Why bother? What "processing" are you doing? Unless it's very complex, it's probably faster to just do the calculation again, rather then waste time looking things up in a huge map or hashtable.
This is one of the more counter-intuitive things about modern cpu's. Computation is fast, memory is slow.
I realize this isn't really an answer to your question, it's questioning your question.
Good question... it's one that has many solutions, because this type of problem comes
up many times in Graphical and Scientific applications.
Depending on the solution you require it may be rather complex under the hood, in this
case less code doesn't necessarily mean faster.

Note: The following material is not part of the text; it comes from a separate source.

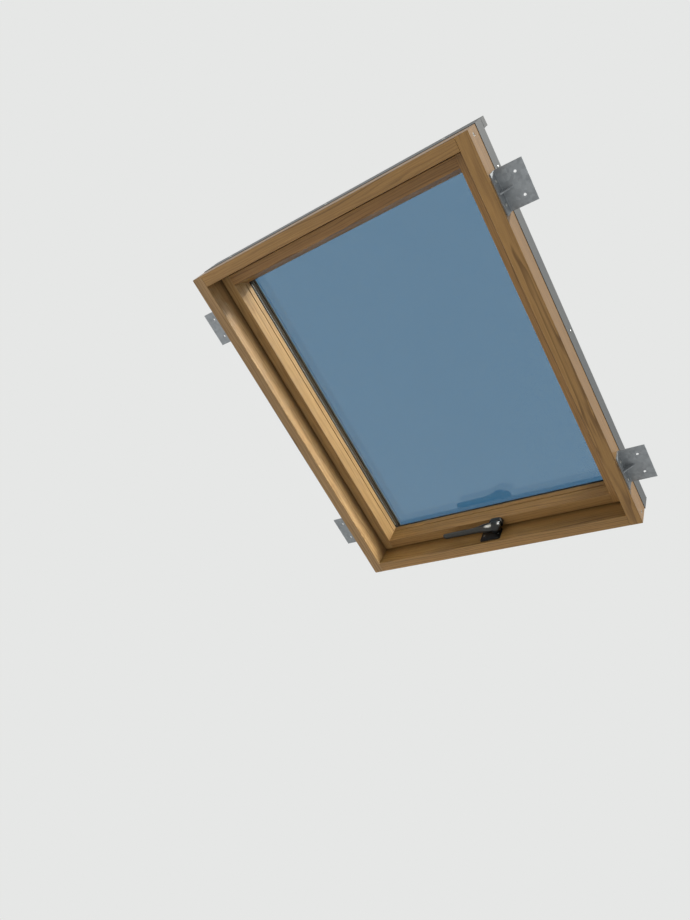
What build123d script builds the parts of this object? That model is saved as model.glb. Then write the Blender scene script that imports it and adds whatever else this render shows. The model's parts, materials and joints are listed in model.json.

"but this makes it quite tedious to use" --- generally, you can get around this by
typedefs or wrapper classes (wrappers in this case would be highly recommended).
If you don't need to use the 3D co-ordinates in any kind of spacially significant way (
things like "give me all the points within X distance of point P") then I suggest you
just find a way to hash each point, and use a single hash map... O(n) creation, O(1)
access (checking to see if it's been processed), you can't do much better than that.
If you do need more spacial information you'll need a container that explicitly takes
it into account.
The type of container you choose will be dependant on your data set. If you have good
knowledge of the range of values that you recieve this will help.
If you are recieving well distributed data over a known range... go with octree.
If you have a distribution that tends to cluster, then go with k-d trees. You'll need
to rebuild a k-d tree after inputting new co-ordinates (not necessarily every time,
just when it becomes overly imbalanced). Put simply, Kd-trees are like Octrees, but with non uniform division.